Discipline and poise when the pressure rises can compensate for less talent or augment teams with the most talent. Conversely, the lack of discipline and poise can cause those greatly talented teams to fall short in their ultimate quest. Discipline and poise aren’t as glamorous as talent nor as important. But, in the crucible of high-pressure moments and games, they can level the playing field and lift a less talented team to the top.
Thinking Vs Playing
Outside of Draymond Green in the first two games in Boston, it was pretty undeniable the Warriors were the more disciplined and poised team. You could see them sticking with the game plan, not chasing knockout blows that deviated from the flow of the game, and understanding that make-up possessions do not exist.
Williams’s comments reminded me of what David Thorpe of True Hoop says about the difference between college and pro players. College players play the game while pros think through the game.

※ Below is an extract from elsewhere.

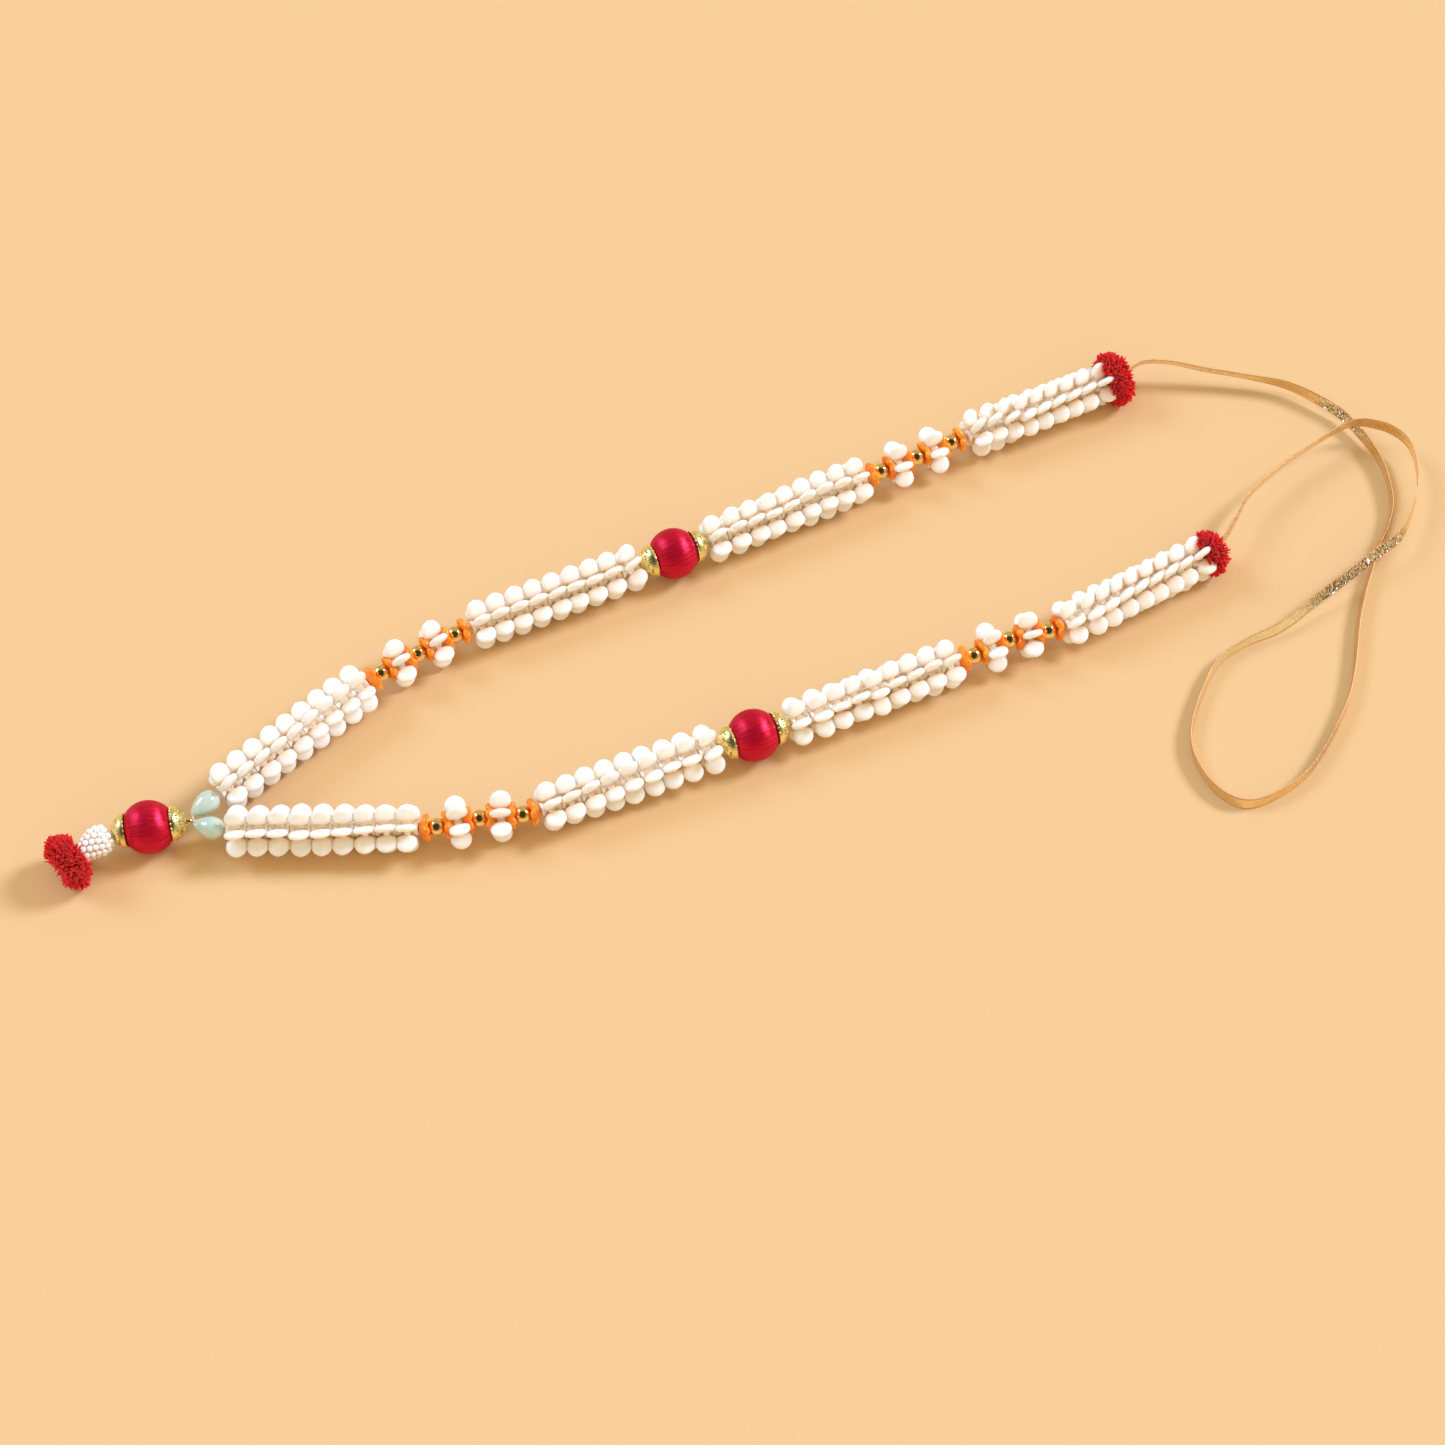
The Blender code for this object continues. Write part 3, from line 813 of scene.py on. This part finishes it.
def model_orange_flower():
    """The neck ends at X = 6.3 and the lobes lean back over a bead at X = 0."""
    put_down()
    bpy.ops.mesh.primitive_uv_sphere_add(segments=20, ring_count=12, radius=1, location=LOBE_PLACE)
    edit()
    stretch(*LOBE_SIZE, about=LOBE_PLACE)
    bpy.ops.transform.rotate(value=math.radians(LOBE_LEAN), orient_axis="Y", center_override=LOBE_PLACE)
    spin_copies(6)
    along_thread = (0, math.radians(90), 0)
    bpy.ops.mesh.primitive_cone_add(
        vertices=24, radius1=3.0, radius2=2.0, depth=2.2, location=(5.2, 0, 0), rotation=along_thread
    )
    apply("REMESH", mode="VOXEL", voxel_size=MELT)
    apply("SMOOTH", factor=0.5, iterations=3)
    return lift_off("orange_flower", 180)


orange_flower = model_orange_flower()
sleeve = model_turned("sleeve", [(-1.2, 0.5), (-1.2, 1.0), (1.2, 1.0), (1.2, 0.5)], 14)
print("orange flower faces", len(orange_flower.data.polygons))

# %% [markdown]
# The orange plastic is clearer than the white, so it glows where light comes through it and deepens where
# its lobes overlap. Real transmission would need many bounces through every lobe. Light that scatters under
# the skin looks alike at this size, with red travelling furthest.

# %% Orange plastic
orange = Finish("orange plastic")
blush = orange.noise(orange.place(), 180, 2)
orange.colour(orange.ramp(blush, (0.3, (1.0, 0.21, 0.010)), (0.7, (1.0, 0.38, 0.028))))
orange.roughen(orange.noise(orange.place(), 1200, 2), 0.14, 0.26)
orange.bump(orange.noise(orange.place(), 500, 2), 0.08, 0.0002)
orange.set(
    Subsurface_Weight=0.8, Subsurface_Radius=(1.0, 0.45, 0.12), Subsurface_Scale=0.003, IOR=1.46,
    Coat_Weight=0.35, Coat_Roughness=0.08,
)

# %% [markdown]
# ## The gold beads
# A polished bead is a ball with a drilled hole. A Boolean could drill it, but it leaves long thin faces
# that show in a mirror finish. So the ball's ends are cut flat, and the cut loops are drawn in and bridged
# through the bore. The finish is nearly a mirror, so most of its colour comes from what lies round it.

# %% One gold bead
# The ball is cut where it is this many bores wide, and the cut edge is drawn in and sunk.
CUT = 1.35
DRAW_IN = 0.74
SINK = 0.08


def model_bead(radius, bore, segments, rings):
    put_down()
    bpy.ops.mesh.primitive_uv_sphere_add(
        segments=segments, ring_count=rings, radius=radius, rotation=(0, math.radians(90), 0)
    )
    edit()
    flat = math.sqrt(radius**2 - (bore * CUT) ** 2)
    for side in (1, -1):
        bpy.ops.mesh.select_all(action="SELECT")
        bpy.ops.mesh.bisect(plane_co=(side * flat, 0, 0), plane_no=(side, 0, 0), clear_outer=True)
    for side in (1, -1):
        pick("EDGE", lambda middle, edge: edge.is_boundary and middle.x * side > 0)
        bpy.ops.mesh.extrude_edges_move(TRANSFORM_OT_translate={"value": (0, 0, 0)})
        stretch(y=DRAW_IN, z=DRAW_IN, about=(side * flat, 0, 0))
        move(x=-SINK * side)
    bridge_bore()
    return lift_off("bead", 50)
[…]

His point being, pros overall understanding of the game allows them to rely on more than talent when playing.
They aren’t as reactionary. They see things before they happen and understand game flow in a more nuanced way. It allows them to tap into the full breadth of their physical and mental talents. The pros are playing a complete game while the youngins rely almost exclusively on physical talent. The mental side of their game is still developing.
Back to the Cs
While the Celtics and Grant Williams are not college players, they were young compared to the Warriors. The stat comparing the Warriors’ 100+ games of Finals experience to the Celtics’ zero is the most illustrative example. As the series played out, the Celtics’ size and athleticism, physical talent advantages, were mitigated more and more by the mental advantages and discipline the Warriors displayed. (Yes, Steph Curry shooting flames out of his ass for all but one game also helped.)
Williams gave voice to what we all saw, the Celtics would try and erase back-to-back turnovers or missed shots by chasing a five-point play. The Warriors countered by sticking to their defensive game plan and using that aggression against the Celtics to create live ball turnovers. Following each loss, the Warriors were calm and collected in their post-game comments. After Game 1, they pointed out outlier shooting performances. After Game 3, they drew similarities to the 2015 Finals where they recovered from a 2-1 deficit.
Whether Golden State fully believed their words or not, it belied a calmness of a team that was locked in and trusted their game plan. By the middle of Game 5, it was apparent that their physical and mental talent was going to make a Celtics comeback difficult. No coincidence the Warriors held 20-point leads in Games 5 and 6.
What ultimately made Williams’ comments slightly troubling for the Celtics is he said something similar happened in the 2020 Eastern Conference Finals. Playing Robinson’s Miami Heat, Williams said the Celtics were overconfident, believing their collection of talent would simply overwhelm the Heat. Instead, despite being outscored for the series, the Heat were able to win largely by staying disciplined and sticking to their game plan throughout rough patches.
That’s two times in three seasons the Celtics have lost a series not because of talent but because of discipline. Still too early to call this a trend, especially with seven returners under 28 years old. Fixing these execution issues stemming from lack of discipline and merely playing the game can go a long way to helping this Boston squad reach the pinnacle of the sport.
Executing consistently, for longer periods of time is a hallmark of a better team just as physical talent. It’s not as sexy. It’s more difficult to spot and can be tougher to quantify, but it is absolutely essential to greatness. The Celtics have now been dealt two losses to teams that showed them it’s about a mix of the two that helps right the ship when a formidable opponent throws you off their game. This next stage of maturity and mental talent will allow the Celtics to level up.